What is wrong with markets?
Don’t worry, I’m not tackling that at a broad level. For the purpose of taking gas form the earth beneath Britain and placing it in the homes of the citizens who rightfully own it, such a convoluted mess as I just outlined can only be described as obscene.
There’s a set annual need in UK that can be estimated within a few %age points and meeting that demand including hedging a few variations is so simple as to not warrant discussion.
Agreeing a fair price that gives the oil company an acceptable ROI is not difficult to achieve and helps everyone. Even the CEO would grudgingly admit it would make his life easier.
Agreeing long term prices for a small flow to plug the gaps and keep a strategic store filled is also very easy to do and guess what, UK has just such a long-term deal with Norway.

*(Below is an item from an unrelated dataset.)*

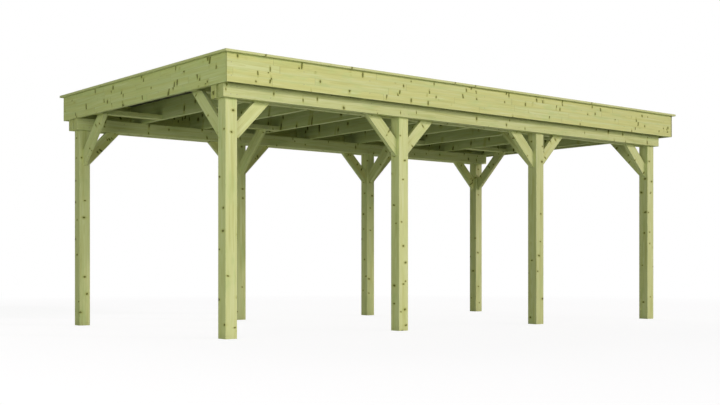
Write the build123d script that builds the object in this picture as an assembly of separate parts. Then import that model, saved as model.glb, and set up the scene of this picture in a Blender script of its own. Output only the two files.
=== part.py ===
from build123d import *
import math
import os

# Timber carport with a flat roof, in millimetres, Z up.
# X runs along the carport from the near end to the drained end, Y runs across it.
# The origin is on the ground, under the middle of the roof edge.

os.makedirs("parts", exist_ok=True)

# posts
post_count = 4            # in each of the two rows
post_size = 115.0         # square section
post_pitch = 1920.0       # centre to centre along a row
row_width = 2825.0        # outside to outside across both rows
headroom = 1990.0         # ground to the underside of the purlins
edge_ease = 3.0           # planed-off arris on the long timbers

# double purlins, let into both sides of each post head
purlin_thickness = 75.0
purlin_height = 120.0
tongue_thickness = 40.0   # post wood left standing between the two boards
notch_clearance = 1.0     # cut made past the top of the post head

# knee braces, as thick as the gap between the purlin boards that they rise into
brace_width = 110.0
brace_angle = 45.0
brace_reach = 478.0       # from the face of the post to the toe of the brace's head

# rafters and the noggings that the cross braces push against
rafter_count = 9
rafter_thickness = 45.0
rafter_height = 195.0
nogging_width = 95.0
nogging_height = 45.0

# roof edge
fascia_thickness = 20.0
fascia_height = 240.0
fascia_drop = 10.0        # below the top of the purlins
side_overhang = 122.0     # outer face of the fascia beyond the posts, long sides
near_overhang = 66.0      # same, at the near end
far_overhang = 180.0      # same, at the drained end
cap_thickness = 20.0
cap_width = 120.0
cap_nosing = 30.0         # cap beyond the fascia
rim_width = 45.0

# roof sheets and gutter
sheet_count = 3
sheet_thickness = 3.0
sheet_height = 30.0       # depth of the profile
rib_pitch = 196.0
rib_top = 50.0
rib_foot = 90.0
sheet_gap = 1.0           # between neighbouring sheets and at the rim
eave_overhang = 45.0      # sheet past the last rafter, over the gutter
gutter_width = 104.0
gutter_depth = 80.0
gutter_wall = 3.0
gutter_drop = 5.0         # top of the gutter below the sheets
gutter_end_gap = 2.0
outlet_diameter = 75.0
outlet_length = 45.0
outlet_inset = 250.0      # centre of the outlet from the end of the gutter

# worked-out sizes
post_row_length = post_pitch * (post_count - 1) + post_size
roof_length = near_overhang + post_row_length + far_overhang
roof_width = row_width + 2 * side_overhang
notch_depth = (post_size - tongue_thickness) / 2
purlin_top = headroom + purlin_height
purlin_overhang = near_overhang - fascia_thickness
rafter_top = purlin_top + rafter_height
fascia_bottom = purlin_top - fascia_drop
fascia_top = fascia_bottom + fascia_height
rim_height = fascia_top - rafter_top
brace_slope = math.radians(brace_angle)
foot_cut = brace_width / math.cos(brace_slope)
head_cut = brace_width / math.sin(brace_slope)

# places, from the roof's middle
near_x = -roof_length / 2                     # outer face of the near fascia
far_x = roof_length / 2                       # outer face of the far fascia
first_post_x = near_x + near_overhang + post_size / 2
post_xs = [first_post_x + i * post_pitch for i in range(post_count)]
posts_mid_x = (post_xs[0] + post_xs[-1]) / 2
row_y = row_width / 2 - post_size / 2         # centre line of each row
inner_x = near_x + fascia_thickness
inner_far_x = far_x - fascia_thickness
inner_y = roof_width / 2 - fascia_thickness   # inner face of the side fascias
rafter_run = post_row_length + 2 * purlin_overhang - rafter_thickness
rafter_pitch = rafter_run / (rafter_count - 1)
rafter_xs = [posts_mid_x - rafter_run / 2 + i * rafter_pitch for i in range(rafter_count)]
purlin_offset = tongue_thickness / 2 + purlin_thickness / 2
purlin_length = post_row_length + 2 * purlin_overhang


def block(x0, x1, y0, y1, z0, z1):
    """A straight timber between two corners."""
    size = Box(x1 - x0, y1 - y0, z1 - z0)
    return Pos((x0 + x1) / 2, (y0 + y1) / 2, (z0 + z1) / 2) * size


def eased(timber, axis):
    """The same timber with its long arrises planed off."""
    return chamfer(timber.edges().filter_by(axis), edge_ease)


def post(x, y):
    """A square post whose head is notched on both sides for the purlins."""
    half = post_size / 2
    body = eased(block(x - half, x + half, y - half, y + half, 0, purlin_top), Axis.Z)
    for side in (-1, 1):
        seat_in = y + side * tongue_thickness / 2
        seat_out = y + side * (half + edge_ease)
        low_y, high_y = sorted((seat_in, seat_out))
        over = purlin_top + notch_clearance
        body -= block(x - post_size, x + post_size, low_y, high_y, headroom, over)
    return body


def purlin(y):
    """One board of a double purlin."""
    half = purlin_thickness / 2
    x0 = posts_mid_x - purlin_length / 2
    x1 = posts_mid_x + purlin_length / 2
    return eased(block(x0, x1, y - half, y + half, headroom, purlin_top), Axis.X)


def brace():
    """A knee brace in the XZ plane: foot on a post face at x = 0, head level with the purlins."""
    foot_z = purlin_top - brace_reach * math.tan(brace_slope)
    outline = Polyline(
        (0, foot_z),
        (brace_reach, purlin_top),
        (brace_reach - head_cut, purlin_top),
        (0, foot_z + foot_cut),
        close=True,
    )
    face = make_face(Plane.XZ * outline)
    return extrude(face, amount=tongue_thickness / 2, both=True)


def braces_at(index, row):
    """The knee braces of one post: one each way between the purlin boards, one across the bay."""
    x = post_xs[index]
    y = row * row_y
    half = post_size / 2
    pieces = [Pos(x, y - row * half, 0) * Rot(0, 0, -90 * row) * brace()]
    if index < post_count - 1:
        pieces.append(Pos(x + half, y, 0) * brace())
    if index > 0:
        pieces.append(Pos(x - half, y, 0) * Rot(0, 0, 180) * brace())
    return Compound(children=pieces)


def rafter(x):
    """A rafter on edge across both purlins, between the side fascias."""
    half = rafter_thickness / 2
    return block(x - half, x + half, -inner_y, inner_y, purlin_top, rafter_top)


def noggings():
    """Flat noggings between the rafters on either side of each post."""
    head_middle = row_y - post_size / 2 - brace_reach + head_cut / 2
    pieces = []
    for x in post_xs:
        before = max(r for r in rafter_xs if r <= x)
        after = min(r for r in rafter_xs if r > x)
        for row in (-1, 1):
            y = row * head_middle
            pieces.append(
                block(
                    before + rafter_thickness / 2,
                    after - rafter_thickness / 2,
                    y - nogging_width / 2,
                    y + nogging_width / 2,
                    purlin_top,
                    purlin_top + nogging_height,
                )
            )
    return Compound(children=pieces)


def fascia_boards():
    """Four boards on edge round the roof, each running over the end of the next."""
    outer_y = roof_width / 2
    z0 = fascia_bottom
    z1 = fascia_top
    return {
        "fascia_front": block(near_x, inner_far_x, -outer_y, -inner_y, z0, z1),
        "fascia_far_end": block(inner_far_x, far_x, -outer_y, inner_y, z0, z1),
        "fascia_back": block(inner_x, far_x, inner_y, outer_y, z0, z1),
        "fascia_near_end": block(near_x, inner_x, -inner_y, outer_y, z0, z1),
    }


def cap_boards():
    """Four flat cap boards, mitred at the corners."""
    x1 = roof_length / 2 + cap_nosing
    y1 = roof_width / 2 + cap_nosing
    x0 = x1 - cap_width
    y0 = y1 - cap_width
    corners = {
        "cap_front": ((-x1, -y1), (x1, -y1), (x0, -y0), (-x0, -y0)),
        "cap_far_end": ((x1, -y1), (x1, y1), (x0, y0), (x0, -y0)),
        "cap_back": ((x1, y1), (-x1, y1), (-x0, y0), (x0, y0)),
        "cap_near_end": ((-x1, y1), (-x1, -y1), (-x0, -y0), (-x0, y0)),
    }
    boards = {}
    for name, points in corners.items():
        face = make_face(Polyline(*points, close=True))
        boards[name] = Pos(0, 0, fascia_top) * extrude(face, cap_thickness)
    return boards


def rim_battens():
    """Battens on the rafter ends, behind the fascia, that carry the cap."""
    rim_in = inner_y - rim_width
    first = rafter_xs[0]
    last = rafter_xs[-1] + rafter_thickness / 2
    z0 = rafter_top
    z1 = rafter_top + rim_height
    return {
        "rim_batten_front": block(inner_x, last, -inner_y, -rim_in, z0, z1),
        "rim_batten_back": block(inner_x, last, rim_in, inner_y, z0, z1),
        "rim_batten_near_end": block(
            inner_x, first + rafter_thickness / 2, -rim_in, rim_in, z0, z1
        ),
    }


def roof_sheet(index):
    """A trapezoidal roof sheet that lies along the roof on the rafters."""
    clear_width = 2 * (inner_y - rim_width) - 2 * sheet_gap
    width = (clear_width - (sheet_count - 1) * sheet_gap) / sheet_count
    y0 = -clear_width / 2 + index * (width + sheet_gap)
    ribs = int(width // rib_pitch)
    margin = (width - ribs * rib_pitch) / 2
    z = rafter_top
    top = z + sheet_height
    lower = [(y0, z)]
    for i in range(ribs):
        middle = y0 + margin + (i + 0.5) * rib_pitch
        lower.append((middle - rib_foot / 2, z))
        lower.append((middle - rib_top / 2, top - sheet_thickness))
        lower.append((middle + rib_top / 2, top - sheet_thickness))
        lower.append((middle + rib_foot / 2, z))
    lower.append((y0 + width, z))
    upper = [(y, h + sheet_thickness) for y, h in reversed(lower)]
    face = make_face(Plane.YZ * Polyline(*lower, *upper, close=True))
    x0 = rafter_xs[0] + rafter_thickness / 2 + sheet_gap
    x1 = rafter_xs[-1] + rafter_thickness / 2 + eave_overhang
    return Pos(x0, 0, 0) * extrude(face, x1 - x0)


def gutter():
    """An open box gutter between the last rafter and the far fascia, with its outlet."""
    x0 = rafter_xs[-1] + rafter_thickness / 2
    x1 = x0 + gutter_width
    y1 = inner_y - gutter_end_gap
    z1 = rafter_top - gutter_drop
    z0 = z1 - gutter_depth
    wall = gutter_wall
    trough = block(x0, x1, -y1, y1, z0, z1)
    trough -= block(x0 + wall, x1 - wall, -y1 + wall, y1 - wall, z0 + wall, z1 + 1)
    outlet_x = (x0 + x1) / 2
    outlet_y = y1 - outlet_inset
    radius = outlet_diameter / 2
    spigot = Pos(outlet_x, outlet_y, z0 - outlet_length / 2) * Cylinder(radius, outlet_length)
    bore = Pos(outlet_x, outlet_y, z0 - outlet_length / 2) * Cylinder(
        radius - wall, outlet_length + 4 * wall
    )
    return trough + spigot - bore


def build():
    nodes = {}
    for row, side in ((-1, "front"), (1, "back")):
        for i, x in enumerate(post_xs):
            nodes[f"post_{side}_{i + 1}"] = post(x, row * row_y)
            nodes[f"braces_{side}_{i + 1}"] = braces_at(i, row)
        nodes[f"purlin_{side}_outer"] = purlin(row * (row_y + purlin_offset))
        nodes[f"purlin_{side}_inner"] = purlin(row * (row_y - purlin_offset))
    for i, x in enumerate(rafter_xs):
        nodes[f"rafter_{i + 1}"] = rafter(x)
    nodes["noggings"] = noggings()
    nodes.update(fascia_boards())
    nodes.update(cap_boards())
    nodes.update(rim_battens())
    for i in range(sheet_count):
        nodes[f"roof_sheet_{i + 1}"] = roof_sheet(i)
    nodes["gutter"] = gutter()
    return nodes


for name, shape in build().items():
    export_step(shape, f"parts/{name}.step")
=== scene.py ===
import math
import random

import bmesh
import bpy
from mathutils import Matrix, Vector


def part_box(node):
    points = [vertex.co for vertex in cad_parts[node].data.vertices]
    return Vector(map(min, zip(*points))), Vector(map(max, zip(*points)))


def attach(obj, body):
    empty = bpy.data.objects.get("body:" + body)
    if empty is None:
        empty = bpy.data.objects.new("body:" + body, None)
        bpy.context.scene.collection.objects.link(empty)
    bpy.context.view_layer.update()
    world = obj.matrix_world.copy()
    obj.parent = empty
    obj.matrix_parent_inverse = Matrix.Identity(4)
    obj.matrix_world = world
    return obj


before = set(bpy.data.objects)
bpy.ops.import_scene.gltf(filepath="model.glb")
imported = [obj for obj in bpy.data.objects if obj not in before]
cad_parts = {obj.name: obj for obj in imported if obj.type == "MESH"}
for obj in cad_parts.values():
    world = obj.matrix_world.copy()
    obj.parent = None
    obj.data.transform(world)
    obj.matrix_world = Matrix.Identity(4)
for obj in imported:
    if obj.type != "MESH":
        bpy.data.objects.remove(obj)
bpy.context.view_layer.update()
random.seed(41)

cameraLook = {
    "place": (-7.907, -8.965, 0.591),
    "heading": 51.74,                    # degrees from the length of the carport
    "lens": 54.56,
    "shift": (0.0483, 0.0903),
}
lightLook = {
    "sky": 0.16,                         # even light from all round
    "skyColour": (0.95, 1.0, 0.95),
    "floorBounce": (0.59, 0.63, 0.535),  # share of light that the floor sends back up
    "floorWhite": 0.86,                  # glow of the floor where it is seen
    "floorShadow": 0.22,                 # how far shadows darken it there
    "floorFade": (7.0, 13.0),            # metres from the middle where it turns plain white
    "floorReach": 120.0,                 # metres from the middle to its edges
    "softColour": (0.98, 1.0, 0.96),
    "frontColour": (1.0, 0.94, 0.95),
    "keyColour": (1.0, 0.84, 0.98),
    "lamps": {                           # power, softness, bearing and height in degrees, and colour
        "keyLamp": (1.20, 3.0, -53.1, 18.0, "keyColour"),
        "frontLamp": (1.07, 22.0, -89.0, 9.0, "frontColour"),
        "backLamp": (1.30, 50.0, 70.0, 25.0, "frontColour"),
    },
    "panels": {                          # power, width, place, the point it faces, and colour
        "cornerPanel": (485.0, 5.0, (-13.0, -7.4, 3.0), (-3.0, -1.4, 1.6), "softColour"),
    },
}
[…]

This gas supplied to homes and to electricity generators is mostly at a set cost that was agreed some time ago, or can easily be renegotiated without leaving anyone out of pocket. There is no excuse whatsoever to allow utility companies to hold the entire country to ransom using spot market movements to set their rates and pocket the vast difference for themselves.
The idea that the UK government and others are playing cat and mouse with Utility suppliers that set the utility bills of already struggling people on the basis of a corrupt and in any case, braindead gas trading floor is too obscene to even consider. Its frankly astonishing that such a thig exists in UK much less that politicians are willing to support this level of fraud against the public.
There are many ways this can be tackled. Fixing the price and telling them to like it would be ideal but we all know the power they have over funding political parties. Taxing them can work but only with a realistic price cap to stop them passing it all on to the consumers.
The prices are falling steadily even without intervention and this despite the ridiculous threats of even higher price caps this Winter. It must stop. No family should be paying more than £2000 p.a. unless they live in certain postcodes we all know. People on low incomes should be getting direct government assistance.